The reforms introduce several key changes aimed at accelerating the process. One of the most significant is the shift from a first-come, first-served queue to a batch processing system, allowing groups of qualified projects to move forward simultaneously. This dramatically shortens the waiting period for well-prepared applicants. Furthermore, the legislation overhauls how the costs of grid upgrades are allocated, requiring new high-demand projects like data centers to bear a more direct and equitable share of the infrastructure expenses they necessitate. This not only speeds up the funding and construction of new transmission lines but also protects residential consumers from shouldering the financial burden of industrial growth.

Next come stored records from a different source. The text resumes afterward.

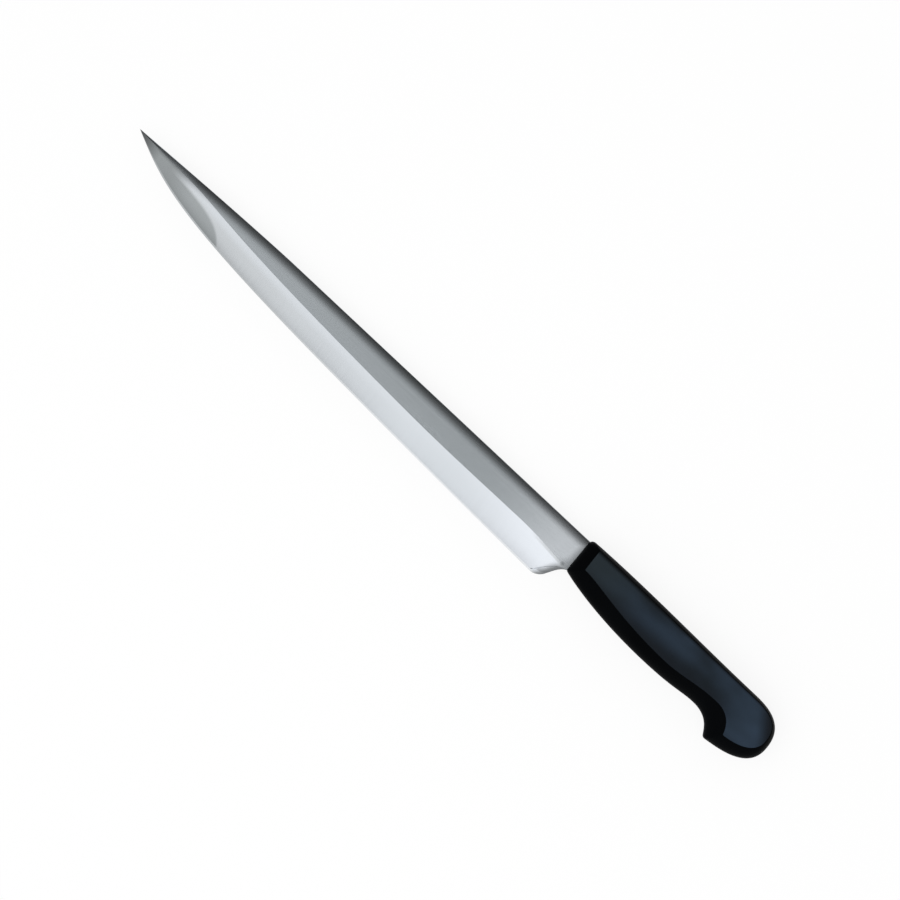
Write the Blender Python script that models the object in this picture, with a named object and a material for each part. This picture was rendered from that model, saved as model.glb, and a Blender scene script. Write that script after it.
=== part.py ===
"""A long slicing and filleting knife: a hollow-ground steel blade whose tang is locked in a moulded handle.

The knife lies on its side, with its tip towards -X, its spine towards +Y and its thickness along Z.
It is set out in metres from one datum: X = 0 is the front of the handle, Y = 0 is the line of the spine,
and Z = 0 is the middle of the blade's thickness. One empty carries both pieces, and moves them so that
the knife's box stands centred over the world's origin, on Z = 0.
"""
import math
from collections import namedtuple

import bmesh
import bpy
from mathutils import Vector

# Blade, seen from the side
BLADE_LENGTH = 0.3000          # from the handle's front to the tip
BLADE_DEPTH = 0.0307           # from the spine line to the cutting edge at the heel
TIP_DROP = 0.0032              # the tip lies this far below the spine line
SPINE_FALL_LENGTH = 0.100      # the spine falls towards the tip over this length
SPINE_FALL_POWER = 1.4
EDGE_HEEL_ANGLE = 1.4          # degrees that the cutting edge rises by at the heel
EDGE_HEEL_PULL = 0.83          # how far its curve keeps to that heading, as a share of its length
EDGE_TIP_ANGLE = 25.0          # degrees that it rises by at the tip
EDGE_TIP_PULL = 0.134

# Blade, across its thickness
BLADE_THICKNESS = 0.0025       # from the tang to the end of the ricasso
TIP_THICKNESS = 0.0012         # what the taper would leave at the tip
RICASSO_LENGTH = 0.028         # full thickness as far as this, before the taper
POINT_LENGTH = 0.014           # the sides draw together over this length to the point
POINT_POWER = 2.2
SPINE_ROUND = 0.0005           # eased edges of the spine
SPINE_ROUND_OF_DEPTH = 0.05    # the most of the blade's depth that they may take near the tip
SPINE_ROUND_OF_SIDE = 0.35     # the most of half its thickness that they may take
POLISH_WIDTH = 0.0050          # the belt rounds the sides over this width below the spine
POLISH_OF_DEPTH = 0.30         # the most of the blade's depth that the belt rounds
POLISH_DROP = 0.00018

# Hollow grind
WHEEL_RADIUS = 0.150           # of the grinding wheel that left the hollow
BEVEL_WIDTH_HEEL = 0.0155
BEVEL_WIDTH_MIDDLE = 0.0131
BEVEL_FLARE_LENGTH = 0.110     # the bevel narrows from its heel width over this length
BEVEL_TIP_SHARE = 0.80         # of the blade's depth, that the bevel may take near the tip
BEVEL_BLEND = 0.0016           # how softly the grind line turns from one rule to the other
BEVEL_LEAST = 0.40             # of that room, which the bevel keeps at the very tip
PLUNGE_LENGTH = 0.035          # the grind line curves down to the choil over this length
EDGE_BEVEL_WIDTH = 0.0008      # the sharpened strip along the cutting edge
EDGE_BEVEL_OF_DEPTH = 0.08     # the most of the blade's depth that the strip takes
EDGE_BEVEL_THICKNESS = 0.0004  # of the blade, where that strip begins

# Heel and choil
HEEL_SET = 0.0081              # the heel's corner lies this far ahead of the handle
HEEL_ROUND = 0.0012
HEEL_ANGLE = 62.0              # degrees that the heel line makes with the edge at the corner
HEEL_PULL = 0.0075
CHOIL_ANGLE = 28.0             # degrees at which the choil leaves the handle
CHOIL_PULL = 0.0016
LIP_WIDTH = 0.0010             # unground steel left along the heel
RUN_OUT = 0.0012               # where the wheel lifts off, between the hollow and that lip
SHEAR_LENGTH = 0.045           # the heel's slant dies out over this length

# Tang and its seat
JOINT_DEPTH = 0.0178           # depth of the blade where it meets the handle
JOINT_LEAN = 0.0011            # the joint's lower end lies this far behind its upper end
TANG_TOP = 0.0040              # from the spine line down to the tang
TANG_DEPTH = 0.0100            # height of the tang at its shoulders
TANG_END_DEPTH = 0.0076
TANG_LENGTH = 0.096
TANG_FALL = 0.0012             # the tang's middle falls by this much towards its end
TANG_END_TURN = 82.0           # degrees that each corner of the tang's end turns through
TANG_HOLE_RADIUS = 0.0024
TANG_HOLE_FIRST = 0.022        # from the handle's front to the first hole
TANG_HOLE_PITCH = 0.028
TANG_HOLE_COUNT = 3
CLEARANCE = 0.0003             # between the tang, its seat and the posts that fill its holes

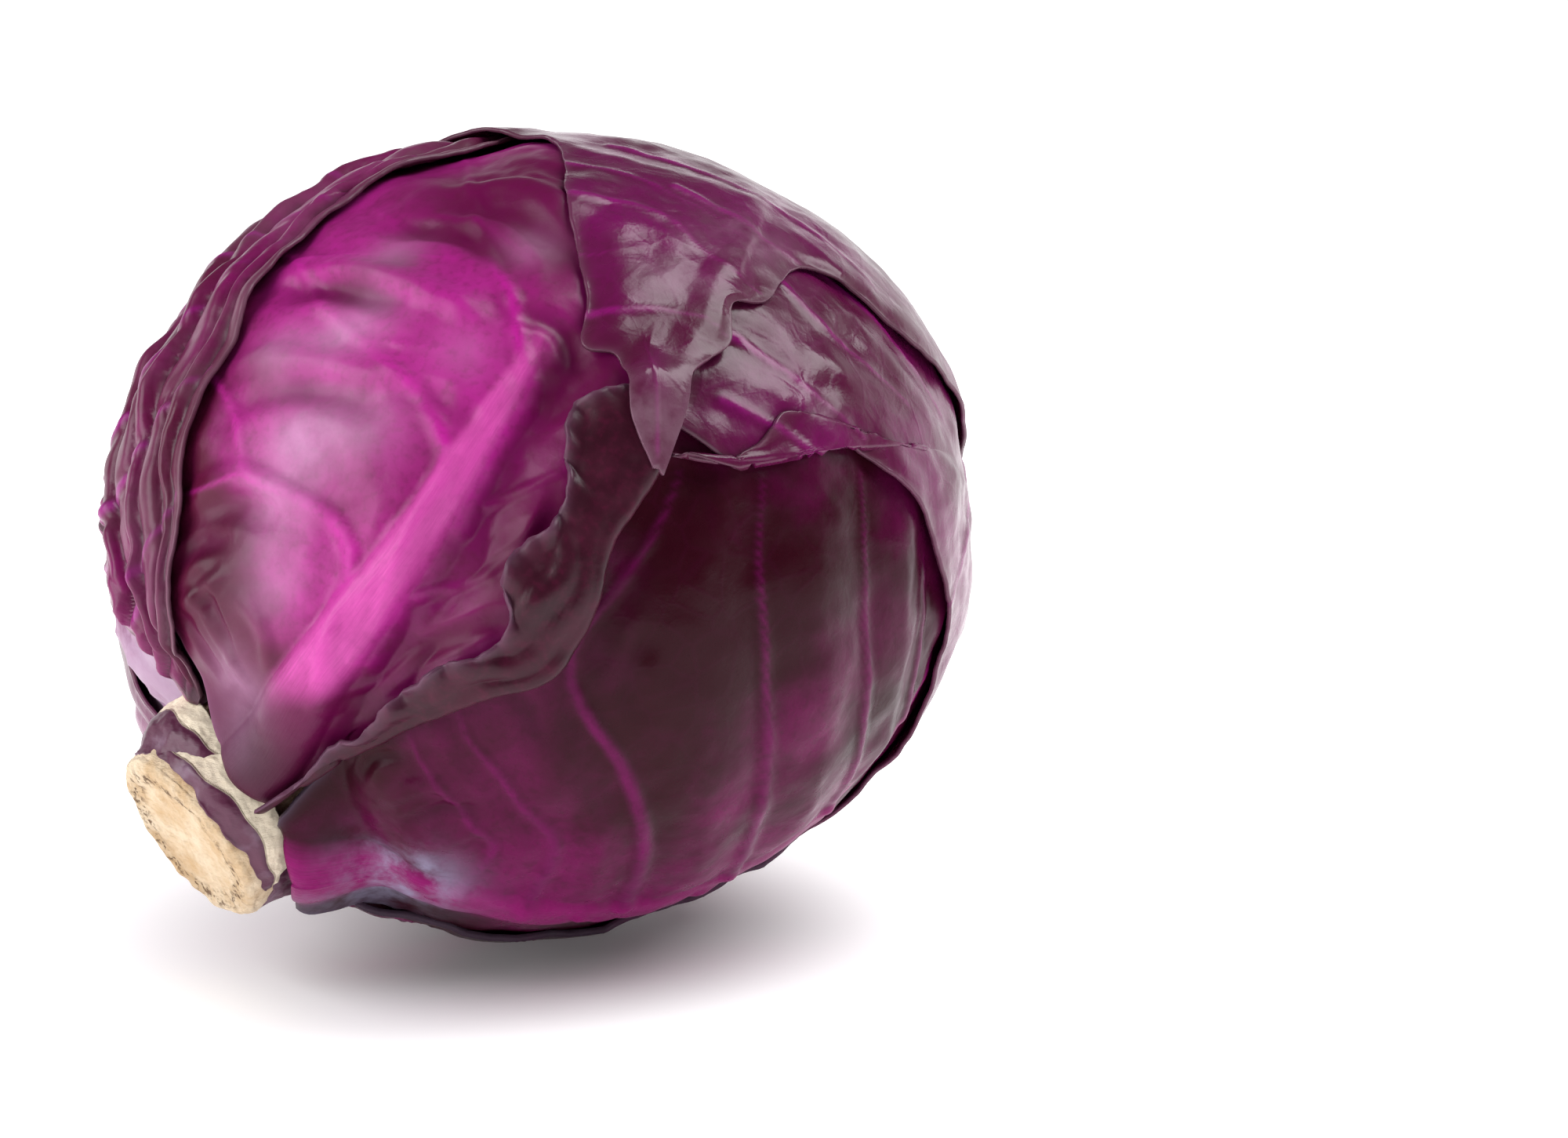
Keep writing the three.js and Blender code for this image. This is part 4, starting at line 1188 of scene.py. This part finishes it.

Powering Tomorrow: The Future of Data Center Energy
Looking ahead, the relationship between data centers and the power grid is poised for a fundamental transformation. The current trend toward on-site, behind-the-meter generation is likely to become standard practice for large-scale deployments, with data center campuses functioning as self-contained energy islands that can operate independently or sell excess capacity back to the grid. This distributed model promises greater resilience and faster deployment times, reducing reliance on strained public infrastructure.
The long-term energy landscape will also be shaped by emerging technologies. The commercial viability of small modular reactors could be a game-changer, offering a source of clean, dense, and carbon-free power that is perfectly suited to the demands of hyperscale AI. As these technologies mature, the industry will face the ongoing challenge of reconciling its exponential growth with its environmental commitments. The future will likely involve a hybrid approach, combining on-site generation, advanced nuclear, and strategic grid integration to build a power ecosystem that is both robust and sustainable.
The Verdict: Speed as the New Competitive Mandate
The evidence presented a clear conclusion: the AI revolution had fundamentally reordered the priorities of the data center industry. Success was no longer defined by traditional metrics like cost per square foot or fiber connectivity but by a single, overriding factor: the velocity at which megawatts could be delivered to a server rack. This imperative for “speed to power” had become the new competitive mandate, eclipsing nearly every other consideration.
In response to this paradigm shift, a new blueprint for growth was actively being implemented. It was a multifaceted strategy built on regulatory reform, innovative siting, on-site power generation, and a pragmatic re-evaluation of sustainability timelines. While the race for AI power was fraught with immense logistical, financial, and environmental challenges, the industry’s determined pivot toward this new model demonstrated a clear path forward. The operators who successfully mastered this new reality were the ones positioned to power the next era of technological innovation.